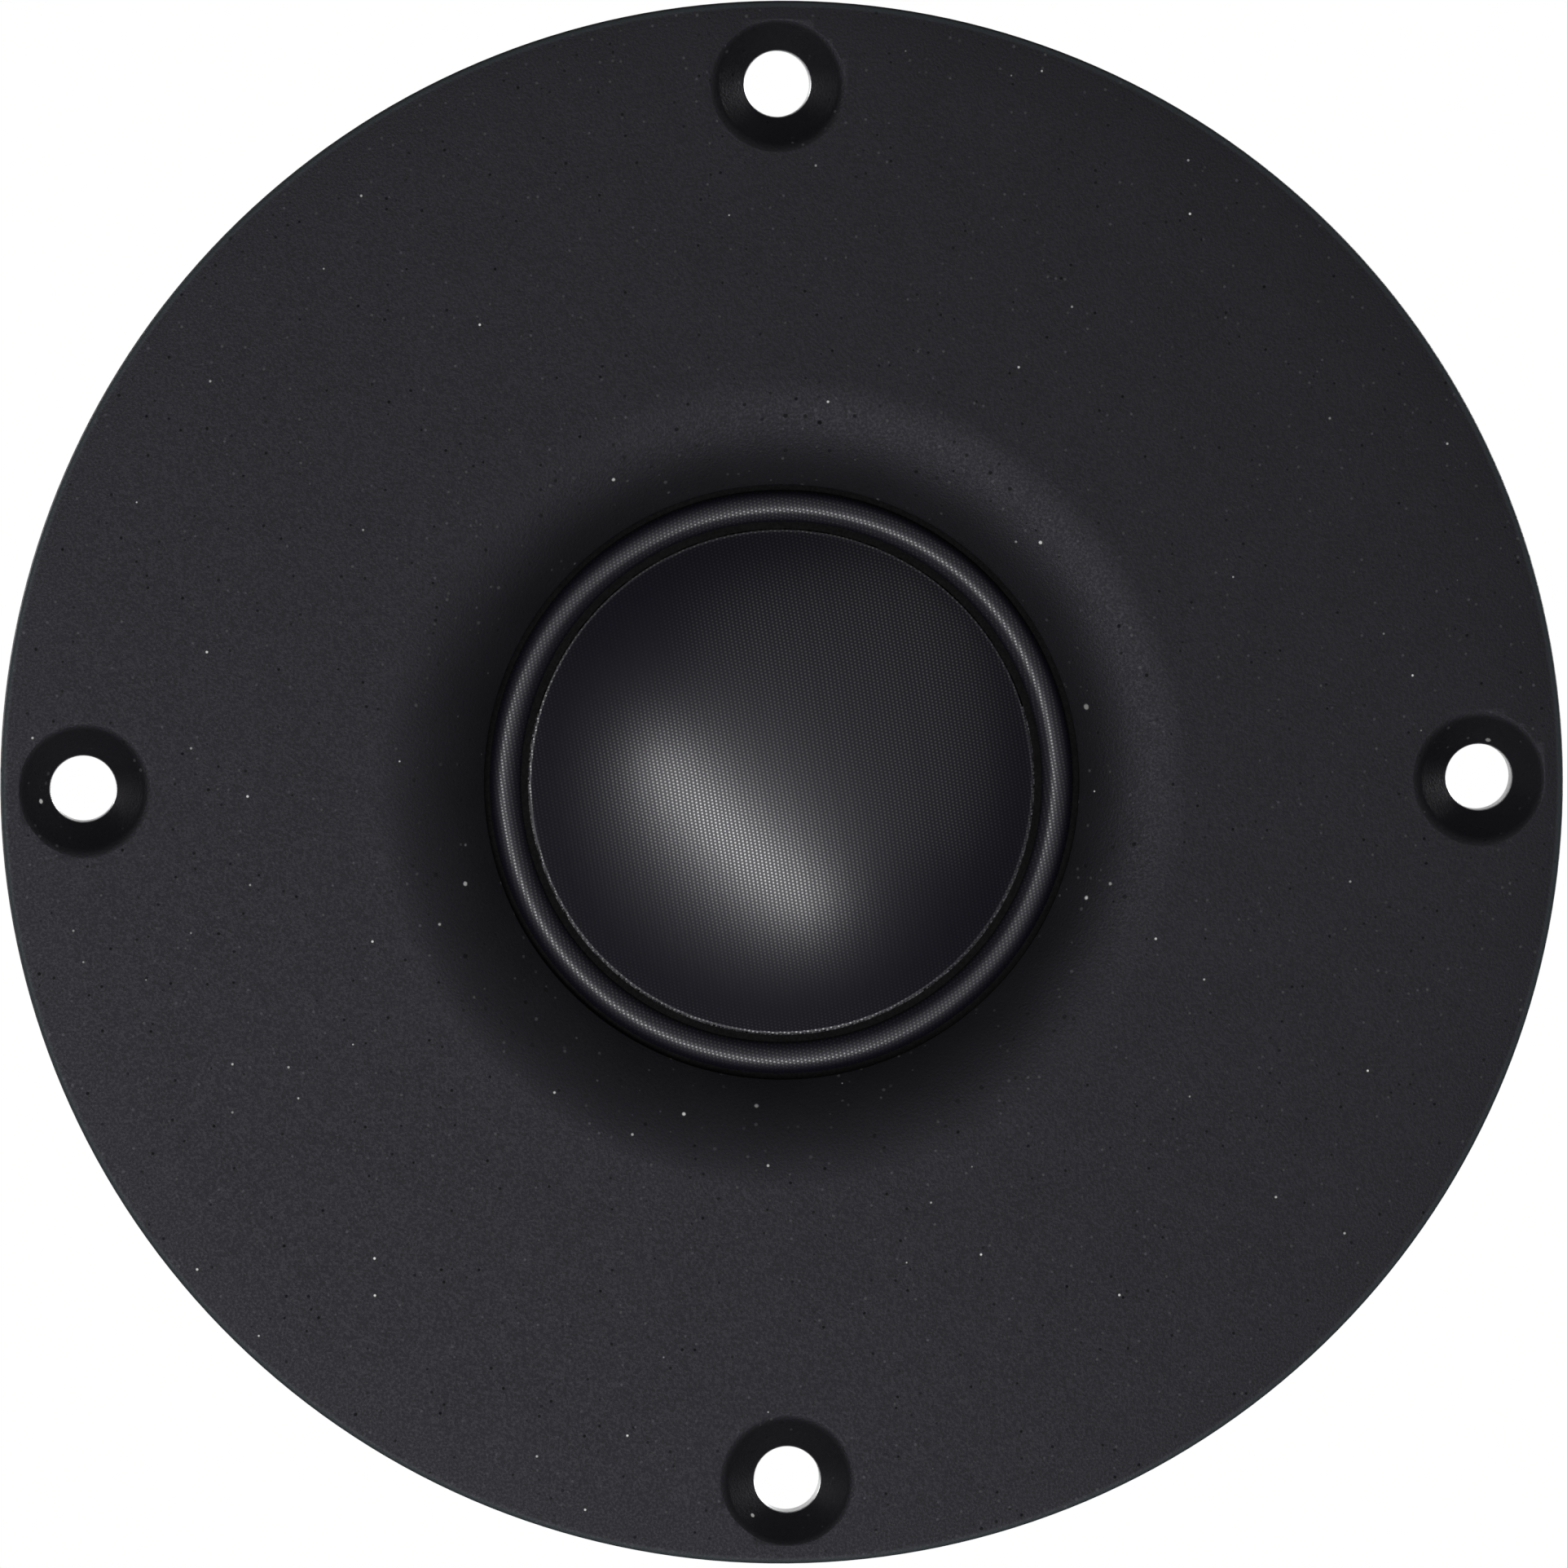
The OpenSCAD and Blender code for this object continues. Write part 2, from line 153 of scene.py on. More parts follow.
class Bench:
    """The operations that every piece is modelled with."""

    @staticmethod
    def clear() -> None:
        """Leaves edit mode and deselects everything."""
        if bpy.context.object and bpy.context.object.mode != "OBJECT":
            bpy.ops.object.mode_set(mode="OBJECT")
        bpy.ops.object.select_all(action="DESELECT")

    @classmethod
    def pick(cls, obj: bpy.types.Object) -> None:
        """Makes one object the selected and active one.

        Args:
            obj: The object.
        """
        cls.clear()
        obj.select_set(True)
        bpy.context.view_layer.objects.active = obj

    @classmethod
    def settle(cls, obj: bpy.types.Object) -> bpy.types.Object:
        """Puts a piece's place into its mesh, so that its object sits at the origin.

        Args:
            obj: The piece.

        Returns:
            The same piece.
        """
        cls.pick(obj)
        bpy.ops.object.transform_apply(location=True, rotation=True, scale=True)
        return obj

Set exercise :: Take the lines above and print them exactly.

Solved exercise ::
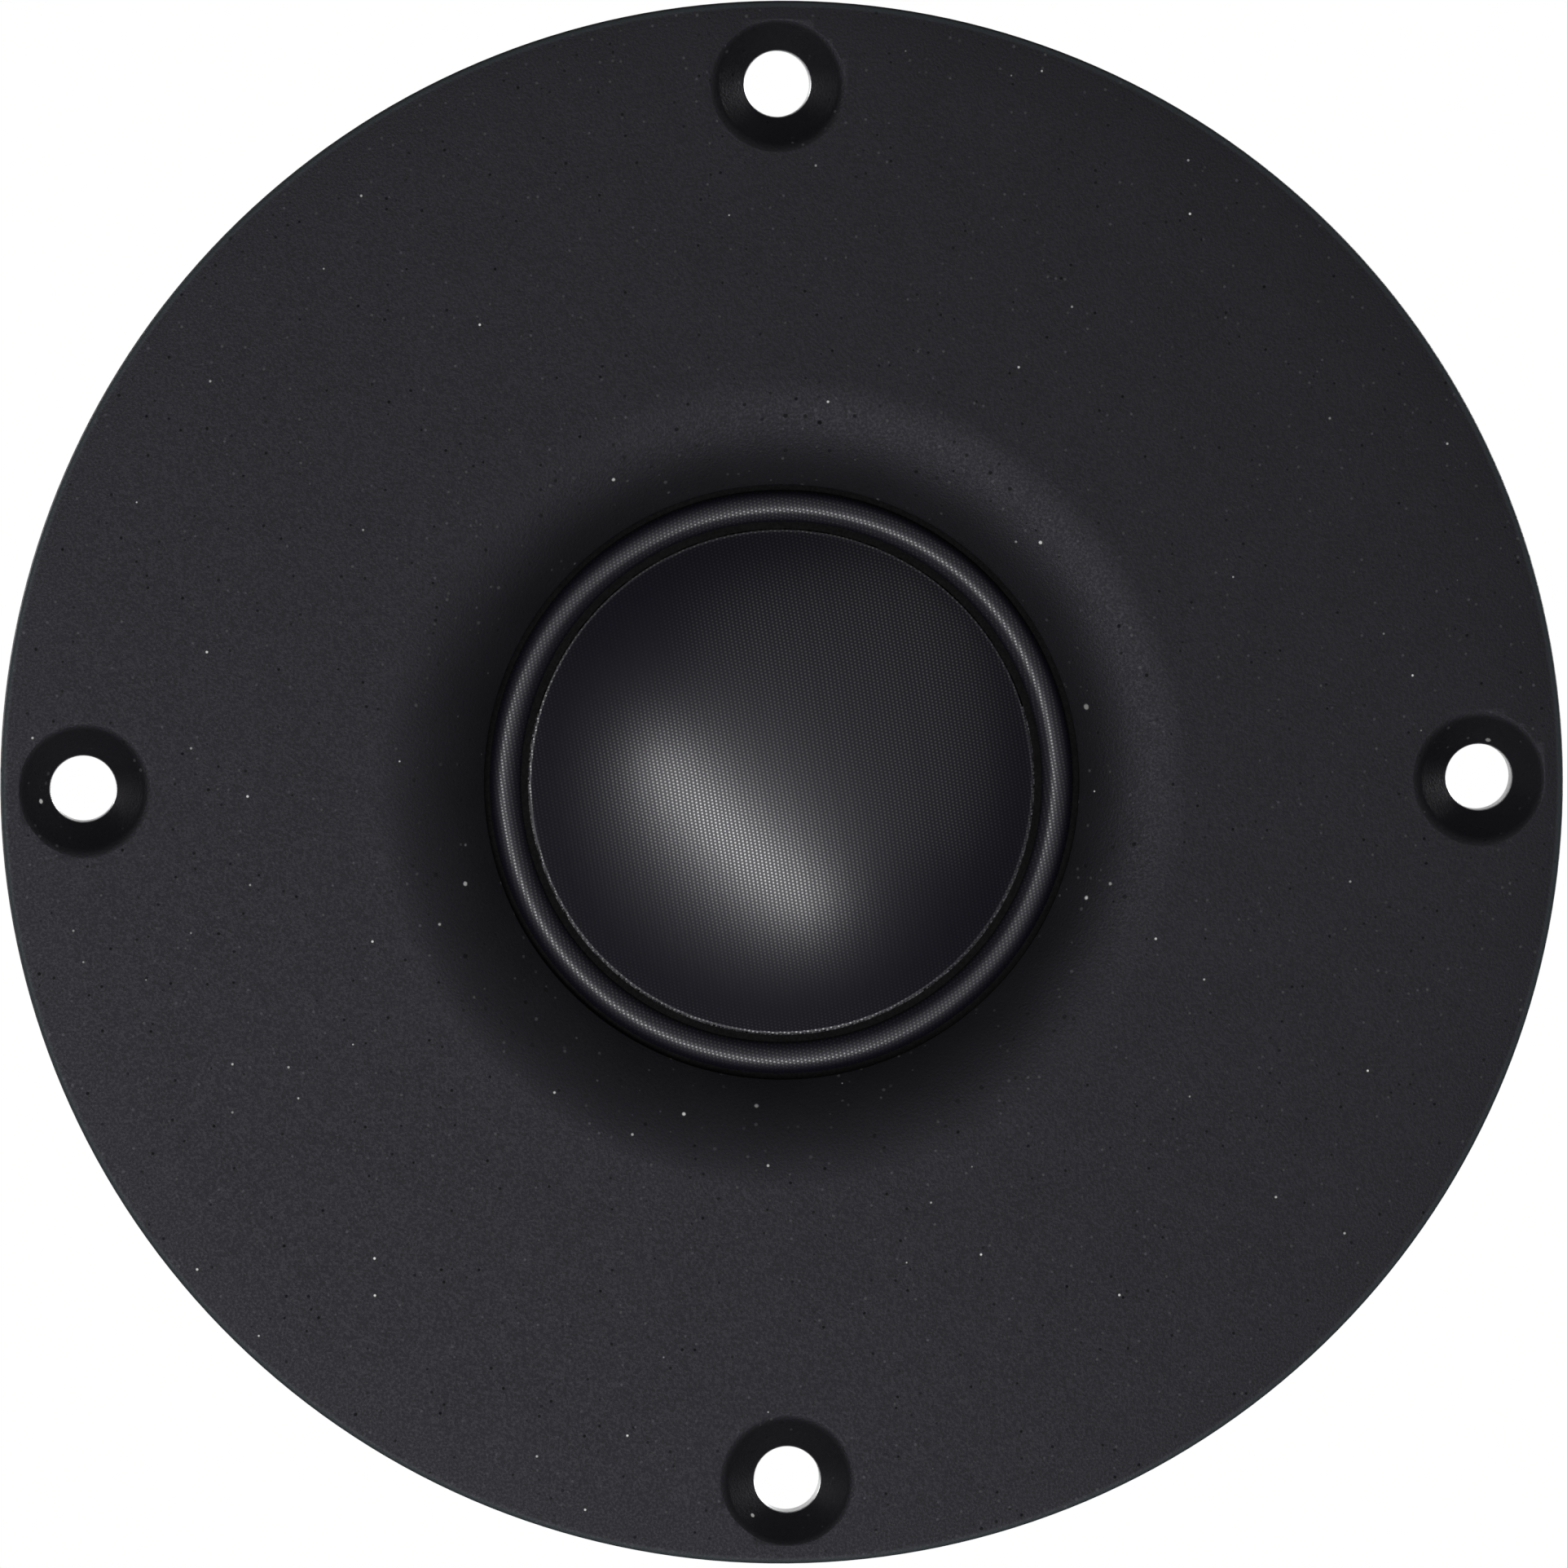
The OpenSCAD and Blender code for this object continues. Write part 2, from line 153 of scene.py on. More parts follow.
class Bench:
    """The operations that every piece is modelled with."""

    @staticmethod
    def clear() -> None:
        """Leaves edit mode and deselects everything."""
        if bpy.context.object and bpy.context.object.mode != "OBJECT":
            bpy.ops.object.mode_set(mode="OBJECT")
        bpy.ops.object.select_all(action="DESELECT")

    @classmethod
    def pick(cls, obj: bpy.types.Object) -> None:
        """Makes one object the selected and active one.

        Args:
            obj: The object.
        """
        cls.clear()
        obj.select_set(True)
        bpy.context.view_layer.objects.active = obj

    @classmethod
    def settle(cls, obj: bpy.types.Object) -> bpy.types.Object:
        """Puts a piece's place into its mesh, so that its object sits at the origin.

        Args:
            obj: The piece.

        Returns:
            The same piece.
        """
        cls.pick(obj)
        bpy.ops.object.transform_apply(location=True, rotation=True, scale=True)
        return obj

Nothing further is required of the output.